Parting Shot,_Bishop_of_Oxford,_by_George_Richmond_1868.jpg

Bishop Samuel Wilberforce was fond of riddles. After his death in 1873, this one was found among his literary papers:

I’m the sweetest of sounds in Orchestra heard,
Yet in Orchestra never was seen.
I’m a bird of gay plumage, yet less like a bird,
Nothing ever in Nature was seen.
Touch the earth I expire, in water I die,
In air I lose breath, yet can swim and can fly;
Darkness destroys me, and light is my death,
And I only keep going by holding my breath.
If my name can’t be guessed by a boy or a man,
By a woman or girl it certainly can.

No one knows the answer.

07/05/2013 UPDATE: A great many readers have sent me proposed answers since I posted this item.
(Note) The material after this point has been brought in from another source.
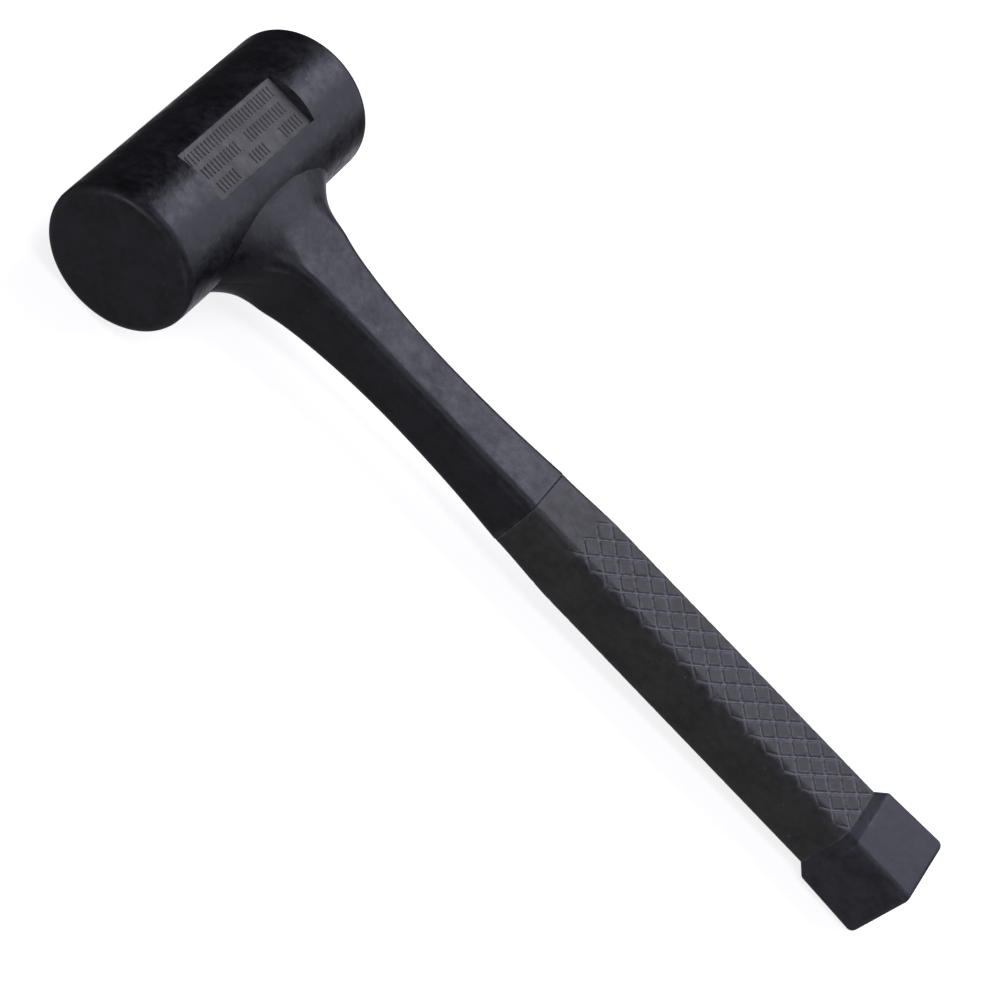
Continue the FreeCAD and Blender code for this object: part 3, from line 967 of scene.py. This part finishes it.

The overwhelming favorite is “a whale” (or “orca”); others include “a woman’s voice” and “a soap bubble.” The latter was favored by Henry Dudeney (in his 300 Best Word Puzzles) — he, like everyone, is confident of his solution:

“We have no doubt that the correct answer is that we gave (apparently for the first time in print) in the Guardian for 6th February, 1920. This answer is the word BUBBLE. It is an old name for Bagpipes, the word exactly answers every line of the enigma, though the final couplet may be perplexing. The explanation is that ‘Bubble’ is an old name for breast.”